Now for the mysterious 勹+丿

If you look at the 𥝢 entry (https://ctext.org/dictionary.pl?if=en&char=%F0%A5%9D%A2) you see that 利 is listed as a variant of 𥝢 and if you then go and look at the 利 entry (https://ctext.org/dictionary.pl?if=en&char=%E5%88%A9) you can see another variant of 利 which is 𥝤 (https://ctext.org/dictionary.pl?if=en&char=%F0%A5%9D%A4).

So now we work with the idea that the top of 黎 is actually 利 and we have to analyze the 利 character if we want to figure out what the mysterious 勹 +丿 thing is:

According to 說文新証 (a scientific publication about Chinese character etymology) in 甲骨文 (an ancient form of Chinese writing) in the 利 character the right side (today written as刂 which is 刀) was usually written as 刀 but later also with one ( 勹 +丿) or two (勹 +丿+丿) more strokes.

So the authors are guessing the right side of 利 might have been:

1) the modern 刀
2) the modern 勿 (meaning 'scrape with a knife' at the time)
3) the modern 爪 (not necessarily meaning 爪 at the time as it might have only been a simplified 勿
4) the modern 刃 (not necessarily meaning 刃 at the time as it might have only been an 'ornamented' 刀)

I'm undecided, but my personal take on this is that  勹 +丿is only a more fancy 刀 but still it's the 刀 character.
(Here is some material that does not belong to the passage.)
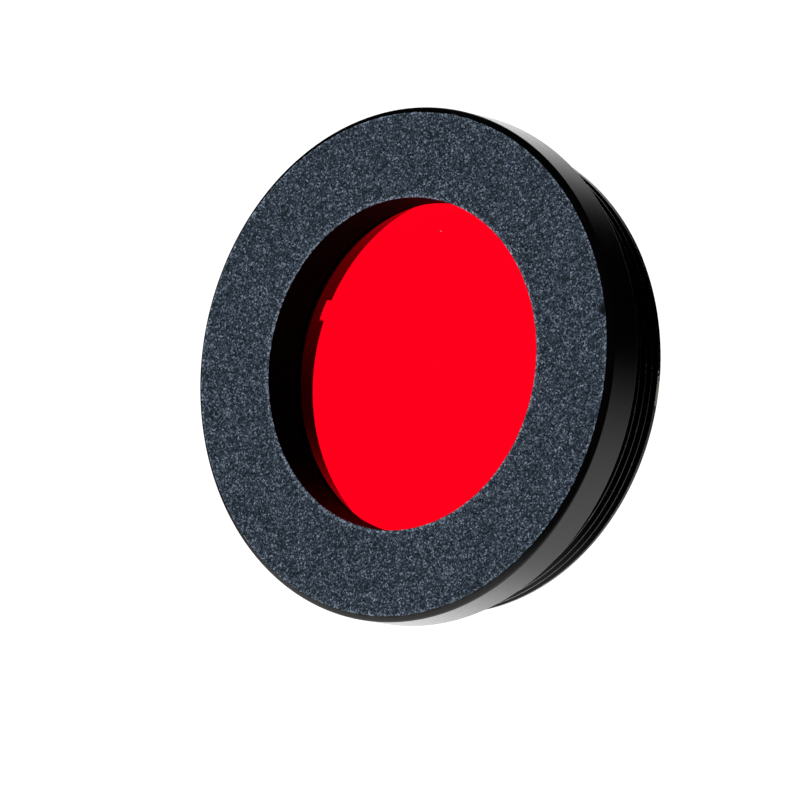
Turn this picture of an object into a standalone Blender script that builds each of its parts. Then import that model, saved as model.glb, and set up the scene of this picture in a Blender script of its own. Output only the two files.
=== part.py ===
"""Colour filter for a 1.25 inch telescope eyepiece.

Three pieces: a black aluminium cell, a red glass disc, and the slotted ring that holds the disc in the cell.

The optical axis is Y. The wide front face looks along -Y and the threaded eyepiece end along +Y.
The origin is on the axis, in the plane of the flange's rear face, where the filter seats on an eyepiece barrel.
Lengths below are in millimetres and are scaled to metres as each vertex is made.
"""

import math

import bmesh
import bpy

MM = 0.001
SEGMENTS = 72

# Flange: the wide, flat front of the cell.
FLANGE_RADIUS = 15.4
FLANGE_THICKNESS = 2.65
FACE_CHAMFER = 0.33
SEAT_EDGE_BREAK = 0.1
SEAT_INNER_RADIUS = 14.4
SEAT_FILLET = 0.05
APERTURE_RADIUS = 9.95
APERTURE_EDGE_BREAK = 0.08

# Eyepiece thread, M28.5 x 0.6: the standard outside thread of a 1.25 inch filter.
EYEPIECE_THREAD_CREST = 14.25
EYEPIECE_THREAD_ROOT = 13.88
EYEPIECE_THREAD_PITCH = 0.6
EYEPIECE_THREAD_START = 0.09
EYEPIECE_THREAD_ROWS = 10
BARREL_LENGTH = 3.95
BARREL_CHAMFER = 0.12

# Glass disc and the pocket it drops into from the rear.
POCKET_FLOOR = 0.1
POCKET_RADIUS = 12.65
GLASS_RADIUS = 12.45
GLASS_THICKNESS = 1.1
GLASS_CHAMFER = 0.15

# Retaining ring and its thread, M26 x 0.5, in the rear of the cell.
RING_HEIGHT = 2.35
RING_FRONT_BORE_RADIUS = 10.15
RING_REAR_BORE_RADIUS = 11.02
RING_THREAD_CREST = 12.95
RING_THREAD_ROOT = 12.68
RING_THREAD_PITCH = 0.5
RING_THREAD_LEAD_IN = 0.15
RING_THREAD_ROWS = 6
RING_CHAMFER = 0.15
CELL_THREAD_LEAD_IN = 0.05
CELL_THREAD_ROWS = 9
SLOT_WIDTH = 1.35
SLOT_DEPTH = 0.9
SLOT_TURN = math.radians(26.1)

# Gaps between the pieces.
SEAT_GAP = 0.05
THREAD_CLEARANCE = 0.05

# Places along the axis that follow from the sizes above.
FRONT_FACE = -FLANGE_THICKNESS
GLASS_FRONT = POCKET_FLOOR + SEAT_GAP
GLASS_REAR = GLASS_FRONT + GLASS_THICKNESS
RING_FRONT = GLASS_REAR + SEAT_GAP
RING_REAR = RING_FRONT + RING_HEIGHT
RING_THREAD_START = RING_FRONT + RING_THREAD_LEAD_IN
CELL_THREAD_START = RING_THREAD_START - RING_THREAD_PITCH
CELL_THREAD_CREST = RING_THREAD_ROOT + THREAD_CLEARANCE
CELL_THREAD_ROOT = RING_THREAD_CREST + THREAD_CLEARANCE


def clear_scene():
    for item in list(bpy.data.objects):
        bpy.data.objects.remove(item, do_unlink=True)


def make_material(name, colour, roughness, metallic):
    material = bpy.data.materials.new(name)
    material.use_nodes = True
    shader = material.node_tree.nodes["Principled BSDF"]
    shader.inputs["Base Color"].default_value = (*colour, 1.0)
    shader.inputs["Roughness"].default_value = roughness
    shader.inputs["Metallic"].default_value = metallic
    return material


def at_turn(radius, y, turn):
    """A point at this distance from the Y axis, turned about +Y by the right-hand rule, starting from +Z."""
    return (radius * math.sin(turn) * MM, y * MM, radius * math.cos(turn) * MM)


def add_circle(mesh, radius, y):
    turns = (math.tau * column / SEGMENTS for column in range(SEGMENTS))
    return [mesh.verts.new(at_turn(radius, y, turn)) for turn in turns]


def join_circles(mesh, low, high):
    for column in range(SEGMENTS):
        following = (column + 1) % SEGMENTS
        mesh.faces.new((low[column], low[following], high[following], high[column]))


def add_turned_stretch(mesh, first, outline):
    """Carry the surface on from a circle of vertices through each (radius, y) of an outline."""
    for radius, y in outline:
        circle = add_circle(mesh, radius, y)
        join_circles(mesh, first, circle)
        first = circle
    return first


def add_thread(mesh, low, high, start, pitch, rows, even_radius, odd_radius):
    """Fill the wall between two circles with a right-hand V thread.

    Rows of vertices climb half a pitch apart, at the two radii in turn. Each row climbs one pitch in a turn,
    so it meets the row two above it where the turn closes. The lower circle has the even radius, and the upper
    circle has the radius of the last row.
    """

    def vertex(column, row):
        radius = odd_radius if row % 2 else even_radius
        y = start + pitch * (column / SEGMENTS + row / 2)
        return mesh.verts.new(at_turn(radius, y, math.tau * column / SEGMENTS))

    columns = [[vertex(column, row) for row in range(rows + 1)] for column in range(SEGMENTS)]
    columns[0] += [vertex(0, rows + 1), vertex(0, rows + 2)]

    for column in range(SEGMENTS):
        closing = column == SEGMENTS - 1
        left = columns[column]
        right = columns[0][2:] if closing else columns[column + 1]
        for row in range(rows):
            mesh.faces.new((left[row], right[row], right[row + 1], left[row + 1]))

    first = columns[0]
    last = columns[-1]
    mesh.faces.new((first[0], first[1], first[2]))
    mesh.faces.new((first[rows], first[rows + 1], first[rows + 2]))
    for column in range(1, SEGMENTS - 1):
        left = columns[column]
        right = columns[column + 1]
        mesh.faces.new((low[column], low[column + 1], right[0], left[0]))
        mesh.faces.new((left[rows], right[rows], high[column + 1], high[column]))
    mesh.faces.new((low[0], low[1], columns[1][0], first[0]))
    mesh.faces.new((low[-1], low[0], first[0], first[2], last[0]))
    mesh.faces.new((first[rows], columns[1][rows], high[1], high[0], first[rows + 2]))
    mesh.faces.new((last[rows], first[rows + 2], high[0], high[-1]))


def make_object(name, mesh, material):
    """Turn a closed bmesh into a named object, shaded smooth with its edges kept sharp."""
    bmesh.ops.recalc_face_normals(mesh, faces=mesh.faces)
    data = bpy.data.meshes.new(name)
    mesh.to_mesh(data)
    mesh.free()
    data.shade_smooth()
    data.set_sharp_from_angle(angle=math.radians(30.0))
    data.materials.append(material)
    item = bpy.data.objects.new(name, data)
    bpy.context.collection.objects.link(item)
    return item


def make_cell():
    """The black body: flange, eyepiece thread outside, and glass pocket and ring thread inside."""
    mesh = bmesh.new()
    outside = [
        (APERTURE_RADIUS + APERTURE_EDGE_BREAK, FRONT_FACE),
        (FLANGE_RADIUS - FACE_CHAMFER, FRONT_FACE),
        (FLANGE_RADIUS, FRONT_FACE + FACE_CHAMFER),
        (FLANGE_RADIUS, -SEAT_EDGE_BREAK),
        (FLANGE_RADIUS - SEAT_EDGE_BREAK, 0.0),
        (SEAT_INNER_RADIUS, 0.0),
        (EYEPIECE_THREAD_ROOT, SEAT_FILLET),
    ]
    rear = [
        (EYEPIECE_THREAD_ROOT - BARREL_CHAMFER, BARREL_LENGTH),
        (CELL_THREAD_ROOT + BARREL_CHAMFER, BARREL_LENGTH),
        (CELL_THREAD_ROOT, BARREL_LENGTH - BARREL_CHAMFER),
    ]
    pocket = [
        (POCKET_RADIUS, CELL_THREAD_START - CELL_THREAD_LEAD_IN),
        (POCKET_RADIUS, POCKET_FLOOR),
        (APERTURE_RADIUS, POCKET_FLOOR),
    ]

    aperture_edge = add_circle(mesh, APERTURE_RADIUS, FRONT_FACE + APERTURE_EDGE_BREAK)
    thread_low = add_turned_stretch(mesh, aperture_edge, outside)
    thread_high = add_circle(mesh, EYEPIECE_THREAD_ROOT, BARREL_LENGTH - BARREL_CHAMFER)
    add_thread(
        mesh,
        thread_low,
        thread_high,
        EYEPIECE_THREAD_START,
        EYEPIECE_THREAD_PITCH,
        EYEPIECE_THREAD_ROWS,
        EYEPIECE_THREAD_ROOT,
        EYEPIECE_THREAD_CREST,
    )

    mouth = add_turned_stretch(mesh, thread_high, rear)
    thread_floor = add_circle(mesh, CELL_THREAD_CREST, CELL_THREAD_START - CELL_THREAD_LEAD_IN)
    add_thread(
        mesh,
        thread_floor,
        mouth,
        CELL_THREAD_START,
        RING_THREAD_PITCH,
        CELL_THREAD_ROWS,
        CELL_THREAD_CREST,
        CELL_THREAD_ROOT,
    )
    lip_rear_edge = add_turned_stretch(mesh, thread_floor, pocket)
    join_circles(mesh, lip_rear_edge, aperture_edge)
    return make_object("cell", mesh, make_material("black_anodised", (0.012, 0.013, 0.015), 0.42, 0.6))


def make_glass():
    """The coloured disc, with both rims chamfered."""
    mesh = bmesh.new()
    front = add_circle(mesh, GLASS_RADIUS - GLASS_CHAMFER, GLASS_FRONT)
    outline = [
        (GLASS_RADIUS, GLASS_FRONT + GLASS_CHAMFER),
        (GLASS_RADIUS, GLASS_REAR - GLASS_CHAMFER),
        (GLASS_RADIUS - GLASS_CHAMFER, GLASS_REAR),
    ]
    rear = add_turned_stretch(mesh, front, outline)
    mesh.faces.new(front)
    mesh.faces.new(rear)
    return make_object("glass_disc", mesh, make_material("red_glass", (0.8, 0.0, 0.01), 0.04, 0.0))


def make_slot_cutter():
    """A bar right across the ring's rear face, which cuts both spanner slots."""
    mesh = bmesh.new()
    bmesh.ops.create_cube(mesh, size=1.0)
    overshoot = 1.0
    length = 2.0 * (RING_THREAD_CREST + overshoot)
    height = SLOT_DEPTH + overshoot
    bmesh.ops.scale(mesh, vec=(length * MM, height * MM, SLOT_WIDTH * MM), verts=mesh.verts)
    data = bpy.data.meshes.new("slot_cutter")
    mesh.to_mesh(data)
    mesh.free()
    cutter = bpy.data.objects.new("slot_cutter", data)
    bpy.context.collection.objects.link(cutter)
    cutter.location = (0.0, (RING_REAR - SLOT_DEPTH + height / 2.0) * MM, 0.0)
    cutter.rotation_euler = (0.0, SLOT_TURN, 0.0)
    cutter.hide_render = True
    cutter.display_type = "WIRE"
    return cutter


def make_ring():
    """The retaining ring: threaded outside, flared bore, and two spanner slots in its rear face."""
    mesh = bmesh.new()
    front = add_circle(mesh, RING_FRONT_BORE_RADIUS, RING_FRONT)
    rear_bore = add_circle(mesh, RING_REAR_BORE_RADIUS, RING_REAR)
    join_circles(mesh, front, rear_bore)
    lead = [
        (RING_THREAD_ROOT - RING_CHAMFER, RING_FRONT),
        (RING_THREAD_ROOT, RING_FRONT + RING_CHAMFER / 2.0),
    ]
    thread_low = add_turned_stretch(mesh, front, lead)
    thread_high = add_circle(mesh, RING_THREAD_ROOT, RING_REAR - RING_CHAMFER)
    add_thread(
        mesh,
        thread_low,
        thread_high,
        RING_THREAD_START,
        RING_THREAD_PITCH,
        RING_THREAD_ROWS,
        RING_THREAD_ROOT,
        RING_THREAD_CREST,
    )
    rear_edge = add_circle(mesh, RING_THREAD_ROOT - RING_CHAMFER, RING_REAR)
    join_circles(mesh, thread_high, rear_edge)
    join_circles(mesh, rear_edge, rear_bore)
    ring = make_object("retaining_ring", mesh, make_material("ring_anodised", (0.014, 0.014, 0.016), 0.35, 0.6))

    slots = ring.modifiers.new("spanner_slots", "BOOLEAN")
    slots.operation = "DIFFERENCE"
    slots.solver = "EXACT"
    slots.object = make_slot_cutter()
    return ring


clear_scene()
make_cell()
make_glass()
make_ring()
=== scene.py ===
"""Looks of a red colour filter for a 1.25 inch telescope eyepiece.

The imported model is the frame. Its three nodes are replaced by finer pieces of the same size: the cell
with its blasted front face and cut threads, the red glass, and the slotted retaining ring. The optical
axis is Y, the front face looks along -Y, and lengths written in millimetres are scaled by MM.
"""

import math

import bmesh
import bpy
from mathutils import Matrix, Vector, noise


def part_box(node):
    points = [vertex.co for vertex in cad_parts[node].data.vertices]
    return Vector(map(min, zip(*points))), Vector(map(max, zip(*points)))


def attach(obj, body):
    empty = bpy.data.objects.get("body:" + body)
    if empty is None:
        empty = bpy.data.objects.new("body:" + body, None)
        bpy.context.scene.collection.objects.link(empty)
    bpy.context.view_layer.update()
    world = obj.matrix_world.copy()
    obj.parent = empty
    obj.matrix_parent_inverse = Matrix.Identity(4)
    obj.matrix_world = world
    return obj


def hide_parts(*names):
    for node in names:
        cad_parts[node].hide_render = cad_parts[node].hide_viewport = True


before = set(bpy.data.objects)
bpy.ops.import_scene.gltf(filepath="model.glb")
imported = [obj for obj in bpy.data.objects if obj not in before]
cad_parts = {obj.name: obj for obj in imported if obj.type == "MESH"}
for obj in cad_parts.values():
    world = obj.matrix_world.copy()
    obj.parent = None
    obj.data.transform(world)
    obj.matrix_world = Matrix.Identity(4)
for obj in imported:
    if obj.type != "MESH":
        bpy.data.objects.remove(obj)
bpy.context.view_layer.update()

MM = 0.001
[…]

Finally, in case we wonder whether the 勹 +丿 in 𥝢  is not 刀 勿 爪 or 刃 but rather the modern 勹 character with an added stroke, it's very probably not the case, because 勹 is a variant of 句 which is an evolutionary branch of the 丩 character (all according to the researchers from 說文新証)



and 勹 and 句 and 丩 were all written very differently than 刀 or 刃 or 爪 or 勿  and 勹 +丿 in 𥝢 is thus one of 刀 刃 爪 勿.

So answer your question, I personally think that the 勹 +丿 in 黎 is just a variant of the 刀 character and if you want to see it as a standalone character just look at 刀 。